** begin **
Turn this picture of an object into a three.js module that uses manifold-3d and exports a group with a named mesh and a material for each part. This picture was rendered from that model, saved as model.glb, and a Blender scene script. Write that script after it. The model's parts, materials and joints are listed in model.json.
** end **
** begin **
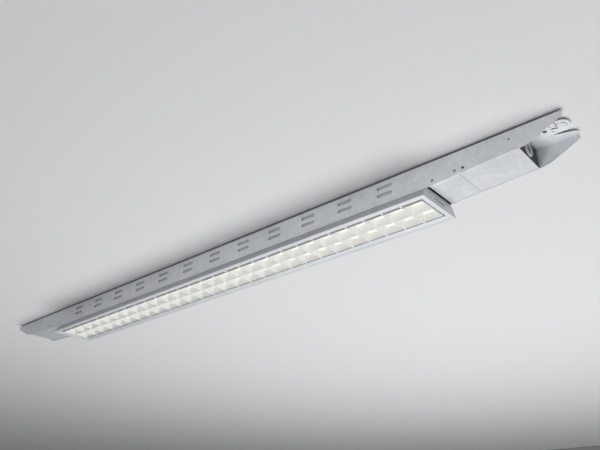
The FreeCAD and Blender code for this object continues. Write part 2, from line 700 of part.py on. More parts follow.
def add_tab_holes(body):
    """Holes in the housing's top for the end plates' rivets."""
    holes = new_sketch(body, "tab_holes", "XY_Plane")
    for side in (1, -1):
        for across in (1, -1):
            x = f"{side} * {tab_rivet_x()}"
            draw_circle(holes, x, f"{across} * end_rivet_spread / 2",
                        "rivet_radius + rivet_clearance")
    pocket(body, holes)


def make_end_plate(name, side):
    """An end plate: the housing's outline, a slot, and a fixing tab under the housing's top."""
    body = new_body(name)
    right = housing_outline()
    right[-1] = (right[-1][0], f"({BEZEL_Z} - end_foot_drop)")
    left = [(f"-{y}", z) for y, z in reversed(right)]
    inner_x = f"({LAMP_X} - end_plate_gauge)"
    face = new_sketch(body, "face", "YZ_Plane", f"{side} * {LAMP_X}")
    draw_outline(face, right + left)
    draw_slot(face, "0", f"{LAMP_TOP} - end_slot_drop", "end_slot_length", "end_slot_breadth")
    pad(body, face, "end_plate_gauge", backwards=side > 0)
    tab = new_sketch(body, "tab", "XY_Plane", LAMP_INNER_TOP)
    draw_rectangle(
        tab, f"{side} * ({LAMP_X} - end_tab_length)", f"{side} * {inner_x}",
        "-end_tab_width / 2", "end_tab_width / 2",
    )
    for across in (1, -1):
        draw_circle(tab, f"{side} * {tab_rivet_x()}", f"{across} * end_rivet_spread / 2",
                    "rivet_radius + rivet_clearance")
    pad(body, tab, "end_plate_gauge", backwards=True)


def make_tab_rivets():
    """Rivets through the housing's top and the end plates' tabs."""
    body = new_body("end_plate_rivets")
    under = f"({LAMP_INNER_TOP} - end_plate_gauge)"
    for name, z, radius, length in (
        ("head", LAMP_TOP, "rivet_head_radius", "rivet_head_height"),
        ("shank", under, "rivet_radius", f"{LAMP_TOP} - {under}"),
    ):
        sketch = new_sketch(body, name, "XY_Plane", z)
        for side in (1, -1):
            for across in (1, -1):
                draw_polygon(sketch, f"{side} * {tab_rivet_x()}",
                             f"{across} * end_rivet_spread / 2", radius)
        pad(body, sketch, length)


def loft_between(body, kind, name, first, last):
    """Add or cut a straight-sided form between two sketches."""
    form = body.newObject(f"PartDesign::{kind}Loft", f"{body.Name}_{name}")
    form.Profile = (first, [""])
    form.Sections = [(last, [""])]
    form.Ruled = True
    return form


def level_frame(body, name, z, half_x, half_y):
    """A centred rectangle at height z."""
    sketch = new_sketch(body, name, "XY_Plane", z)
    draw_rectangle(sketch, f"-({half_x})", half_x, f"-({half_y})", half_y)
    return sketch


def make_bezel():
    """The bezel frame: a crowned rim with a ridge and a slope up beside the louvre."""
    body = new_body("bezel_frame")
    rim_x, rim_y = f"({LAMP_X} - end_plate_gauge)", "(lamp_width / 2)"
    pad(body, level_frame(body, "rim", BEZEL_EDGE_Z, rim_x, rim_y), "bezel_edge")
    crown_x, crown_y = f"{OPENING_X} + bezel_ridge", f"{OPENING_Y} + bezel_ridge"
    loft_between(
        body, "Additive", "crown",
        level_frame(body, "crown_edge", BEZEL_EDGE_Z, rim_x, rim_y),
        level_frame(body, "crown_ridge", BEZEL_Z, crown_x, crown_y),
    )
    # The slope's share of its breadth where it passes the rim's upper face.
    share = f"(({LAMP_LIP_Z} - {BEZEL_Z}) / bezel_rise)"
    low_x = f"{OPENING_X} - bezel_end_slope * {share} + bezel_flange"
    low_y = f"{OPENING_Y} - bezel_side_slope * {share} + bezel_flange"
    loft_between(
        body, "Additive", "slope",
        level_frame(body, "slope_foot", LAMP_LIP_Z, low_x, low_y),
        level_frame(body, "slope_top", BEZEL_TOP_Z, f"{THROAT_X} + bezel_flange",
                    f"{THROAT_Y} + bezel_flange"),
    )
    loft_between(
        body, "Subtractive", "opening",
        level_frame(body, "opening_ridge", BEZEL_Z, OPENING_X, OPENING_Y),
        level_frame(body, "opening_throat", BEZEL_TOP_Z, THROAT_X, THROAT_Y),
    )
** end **
** begin **
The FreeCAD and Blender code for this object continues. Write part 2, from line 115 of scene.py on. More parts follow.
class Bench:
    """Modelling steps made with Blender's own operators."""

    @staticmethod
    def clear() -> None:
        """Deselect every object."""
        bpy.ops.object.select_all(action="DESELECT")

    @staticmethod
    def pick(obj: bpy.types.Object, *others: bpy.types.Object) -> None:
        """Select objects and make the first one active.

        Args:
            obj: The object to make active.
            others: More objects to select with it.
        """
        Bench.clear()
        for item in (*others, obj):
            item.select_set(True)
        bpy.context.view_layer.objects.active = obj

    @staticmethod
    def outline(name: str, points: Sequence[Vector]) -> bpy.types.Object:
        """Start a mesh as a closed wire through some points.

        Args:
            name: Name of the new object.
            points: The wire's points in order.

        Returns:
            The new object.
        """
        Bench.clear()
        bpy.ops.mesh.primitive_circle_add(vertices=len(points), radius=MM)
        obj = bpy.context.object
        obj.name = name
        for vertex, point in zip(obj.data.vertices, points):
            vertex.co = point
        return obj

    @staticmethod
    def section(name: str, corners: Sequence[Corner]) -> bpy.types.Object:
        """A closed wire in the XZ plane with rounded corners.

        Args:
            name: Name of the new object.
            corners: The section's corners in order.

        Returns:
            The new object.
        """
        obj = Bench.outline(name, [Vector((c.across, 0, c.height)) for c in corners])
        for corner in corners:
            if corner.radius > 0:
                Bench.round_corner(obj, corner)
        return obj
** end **
- [Work to be completed]
Select every line above that contains the word "scene", and copy it.

- [Problem solution]
Turn this picture of an object into a three.js module that uses manifold-3d and exports a group with a named mesh and a material for each part. This picture was rendered from that model, saved as model.glb, and a Blender scene script. Write that script after it. The model's parts, materials and joints are listed in model.json.
The FreeCAD and Blender code for this object continues. Write part 2, from line 115 of scene.py on. More parts follow.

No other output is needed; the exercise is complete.